When faced with a big decision, self-doubt often appears. What are ways to shut out negative thoughts and become more confident in decision-making?

My go-to tool when facing a big decision is testing out a “worst-case scenario” concept. I think about the absolute worst thing that could happen. This helps minimize the gravity of the situation and see from a bird’s eye view what is causing my anxiety. I’m able to realize that not even on my worst day could this happen – and it brings me back to a calm space.

How can we be intentionally positive?

Act the way you want to feel.
Be enthusiastic about your job, motivate your team members and be excited to be at work. Enthusiasm breeds motivation, and when you’re intentionally positive, it becomes contagious to the people around you. 

We all know words can be hurtful. As a leader, how do you ensure your words aren’t creating doubt or negativity in a colleague’s mind?

A quote I live by is – “How you speak to your children becomes their inner voice.” This quote transcends beyond children – how you speak to anyone has the potential to become their inner voice.

While I internally minimize my mistakes, I outwardly minimize the mistakes of my team. We should strive to build up our colleagues by minimizing mistakes and highlighting achievements. I treat my colleagues’ careers as if they were my own – this helps to inspire them to be better than the day before.

What’s the best way to receive constructive criticism and turn it into something positive?

Something to remember when receiving constructive criticism is that the person who is giving it is taking time out of their day to notice you. Constructive criticism is proof that your director has a vested interest in your performance.

The best way to absorb what you’re being told and turn it into something positive is to remove your ego. Constructive criticism is a great opportunity for personal and professional growth.

Is there a book that has helped you become intentionally positive in your career?

Ryan Holiday’s “The Obstacle is the Way.” This book talks about how obstacles expedite growth and evolution.

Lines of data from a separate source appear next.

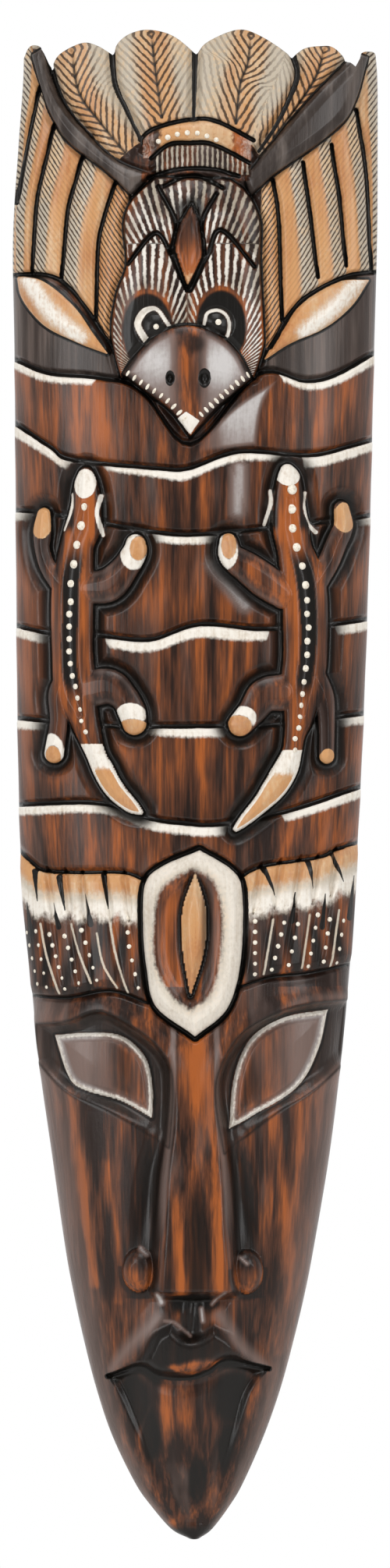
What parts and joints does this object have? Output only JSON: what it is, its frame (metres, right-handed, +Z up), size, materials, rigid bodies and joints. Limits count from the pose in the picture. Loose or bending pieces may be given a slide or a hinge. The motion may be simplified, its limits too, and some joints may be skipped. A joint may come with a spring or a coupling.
{
  "type": "wooden wall mask",
  "caption": "Tall pointed wall mask of carved and painted wood: feather crest, bird, geckos, fringe, jewel and a narrow face in relief, hollow behind.",
  "frame": {"origin": "mouth of the hanging hole, on the flat back near the top", "axes": "+Z up along the mask, -Y out of the carved front, +Y into the wall it hangs on"},
  "size_m": [0.2428, 0.0764, 1.0004],
  "materials": {
    "carved_wood": "dark brown stain with cream and ochre paint, black in the cuts, satin varnish"
  },
  "bodies": {
    "root": {"carved_mask": "carved_wood"}
  },
  "joints": []
}
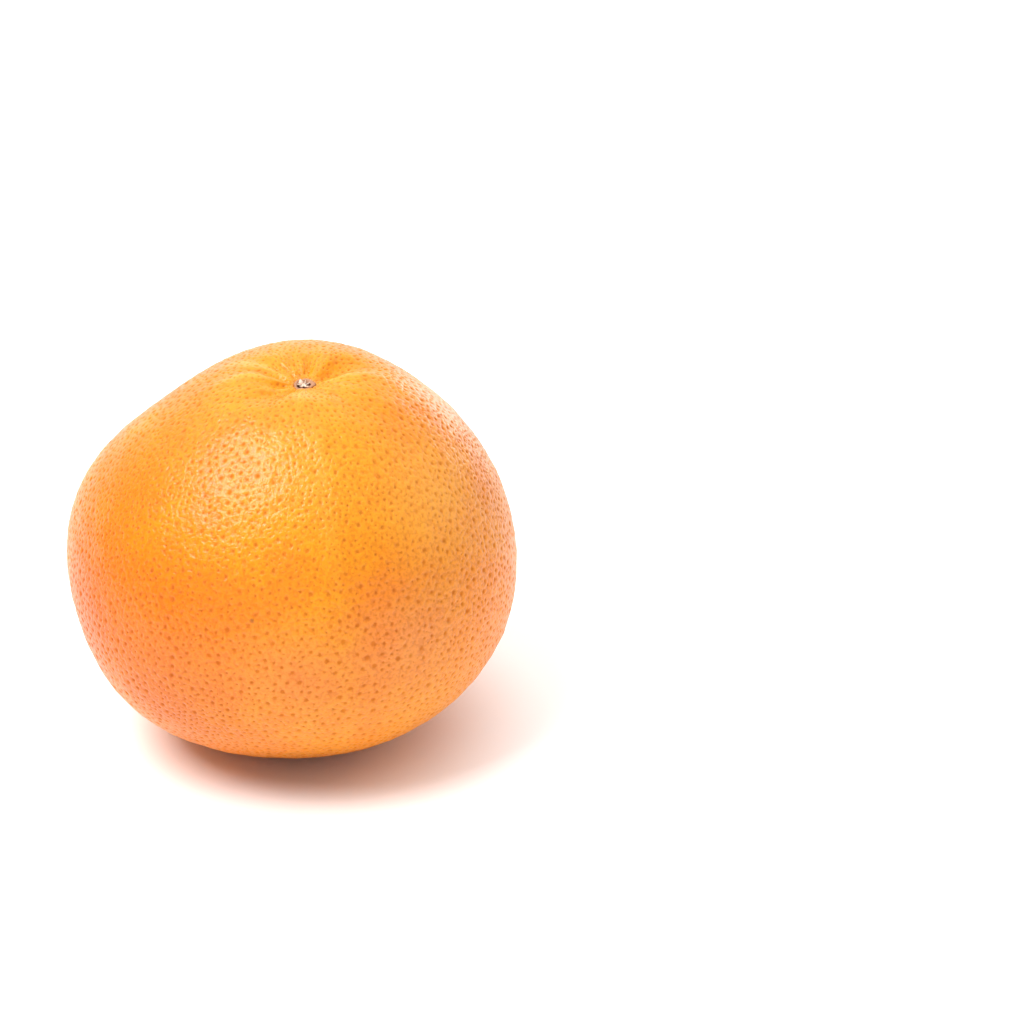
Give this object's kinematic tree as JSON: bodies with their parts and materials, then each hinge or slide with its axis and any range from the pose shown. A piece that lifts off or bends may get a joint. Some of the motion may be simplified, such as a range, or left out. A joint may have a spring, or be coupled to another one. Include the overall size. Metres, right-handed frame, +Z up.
{
  "type": "grapefruit",
  "caption": "Whole ripe grapefruit, broad with a slightly raised, furrowed stem end and a small flat spot to rest on, with the dry stem end left in its pit.",
  "frame": {"origin": "middle of the fruit's outline seen from above, on the surface that it rests on", "axes": "+Z up, towards the stem end; the stem end leans a little to -Y and sits a little to +X"},
  "size_m": [0.1092, 0.1098, 0.0958],
  "materials": {
    "rind": "satin",
    "stem": "matte"
  },
  "bodies": {
    "root": {"fruit": "rind", "stem_button": "stem"}
  },
  "joints": []
}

It has helped me understand that all things, even my flaws, contribute to my advancement.

Has there been an influential person who has helped guide you through negative thoughts or self-doubt?

My dad – he’s always been a champ at coaching me through self-doubt and negativity. I can hear him now saying, “Kala, these are good problems to have.” Anytime I call him with work stress or a big decision, he reminds me how fortunate and privileged I am to be faced with these issues. This sticks in my head when negative thoughts get the best of me. It is so important to be grateful. Even on my worst days, I am still a very lucky woman to be sitting where I sit.